Customer service is a lot of things, but mostly it’s going way way beyond what is expected. Way way beyond starts with listening to the customer about their goals, but listening even harder to their concerns and expectations. Nothing can be beneath you to address, no matter how ridiculous and no lengths are too far.

In Tony Hsieh‘s book  about the culture of Zappos.com “Delivering Happiness,” the CEO recounts the story of how he once goaded a client into calling the the Zappos customer service line in the middle of the night to ask “can you tell me where I can order a pizza in Santa Monica and get it delivered at 1am? Remember, Zappos is an online shoe store.  They put him on hold, found the information and gave it to him. That’s customer service!!

It’s preparation, it’s execution, it’s follow up. But, it’s not THAT you do these things consistently, it’s about HOW you do these things. Do you do some of these things begrudgingly? DO you become stressed and yell at subordinates in the heat of battle?  Are you onto the next project after and do minimal follow up?  It’s all seen and it all counts.

A few years ago I heard a great and challenging quote by the speaker and author T.Harv Ecker.  It goes: “how you do anything is how you do everything.”  I think that deep in each of our minds we are programmed to reason: “once I see someone do something, that’s how they do it every time.” That simple concept has kept me from all sorts of laziness, half measures and half cocked stress related mistakes.

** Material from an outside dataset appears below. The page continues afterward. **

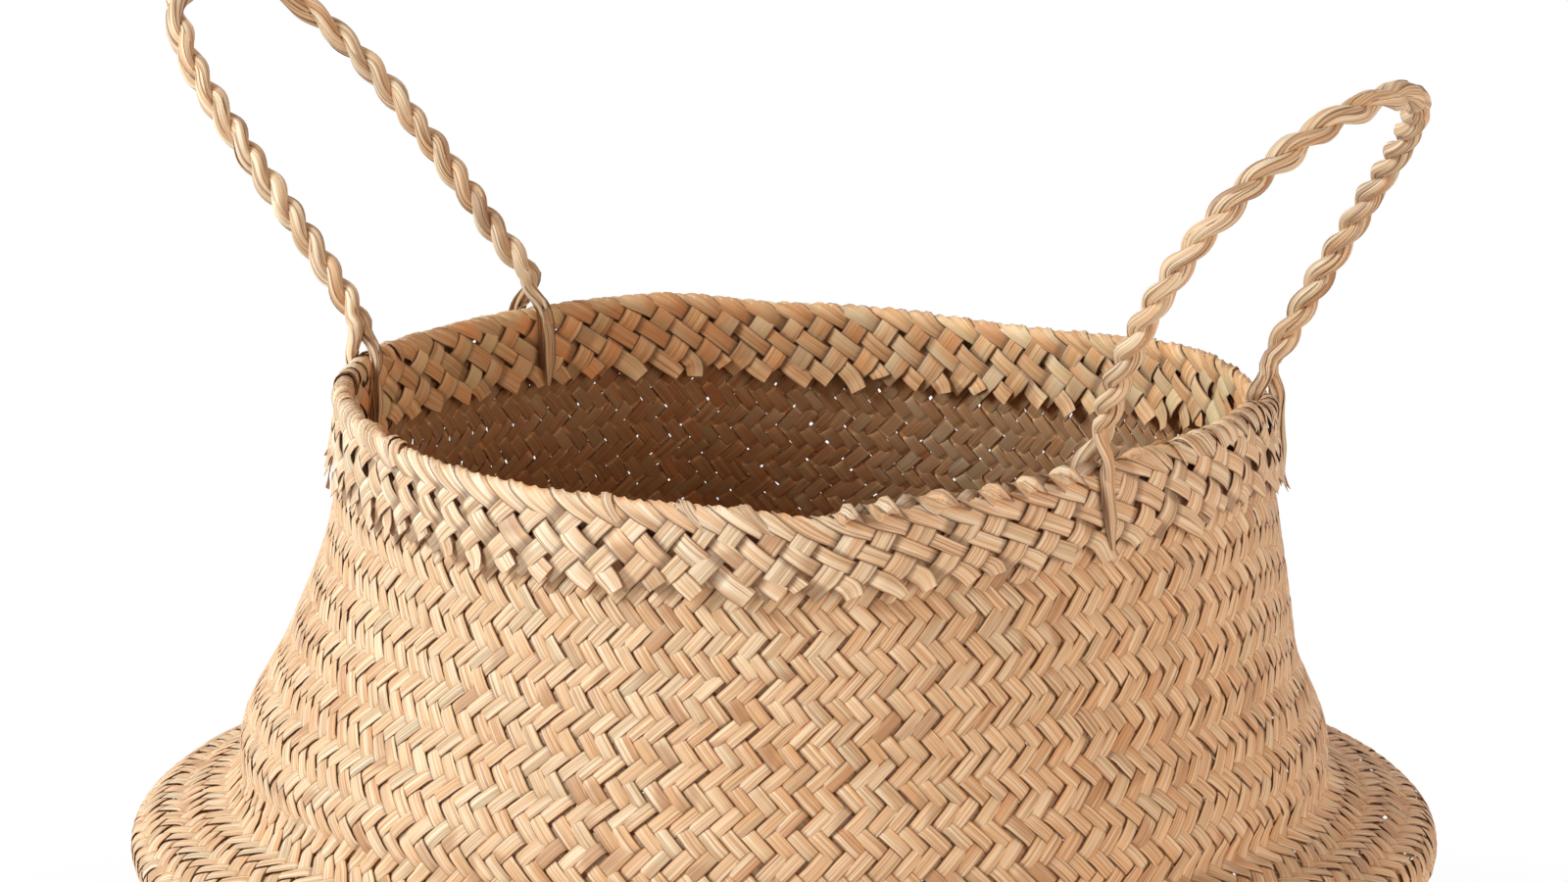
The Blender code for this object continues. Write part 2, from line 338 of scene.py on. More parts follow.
WEAVE_INPUTS = (
    ("Strands", "Int"), ("First", "Int"), ("Count", "Int"), ("Slant", "Float"), ("Float", "Float"),
    ("Over", "Float"), ("Relief", "Float"), ("Flatness", "Float"), ("Unevenness", "Float"),
    ("Wander", "Float"), ("Flare", "Float"), ("Ragged", "Float"), ("Cup", "Float"), ("Corners", "Int"),
    ("Seed", "Int"), ("Straw", "Material"))


def new_geometry_tree(name, inputs):
    """An empty Geometry Nodes tree with these named inputs after its mesh, and those inputs as values."""
    group = bpy.data.node_groups.new(name, "GeometryNodeTree")
    group.interface.new_socket("Geometry", in_out="OUTPUT", socket_type="NodeSocketGeometry")
    group.interface.new_socket("Geometry", in_out="INPUT", socket_type="NodeSocketGeometry")
    for label, kind in inputs:
        group.interface.new_socket(label, in_out="INPUT", socket_type=f"NodeSocket{kind}")
    tree = Tree(group)
    entry = group.nodes.new("NodeGroupInput")
    return tree, {socket.name: Value(tree, socket) for socket in entry.outputs if socket.name}


def vector_math(tree, operation, first, second):
    return tree.add("ShaderNodeVectorMath", {"operation": operation}, {0: first, 1: second})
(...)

So how do you do things?  Are you inconsistent in your marketing?  Do you shy away from the business end of being professionally creative? Is repeat business alluding you?  You have to ask yourself the tough questions to begin to move forward.

After all, with no customers, there’s no point in thinking about service and with no service there are no customers.  It’s a tricky ‘Catch 22.’ What are you going to do about it?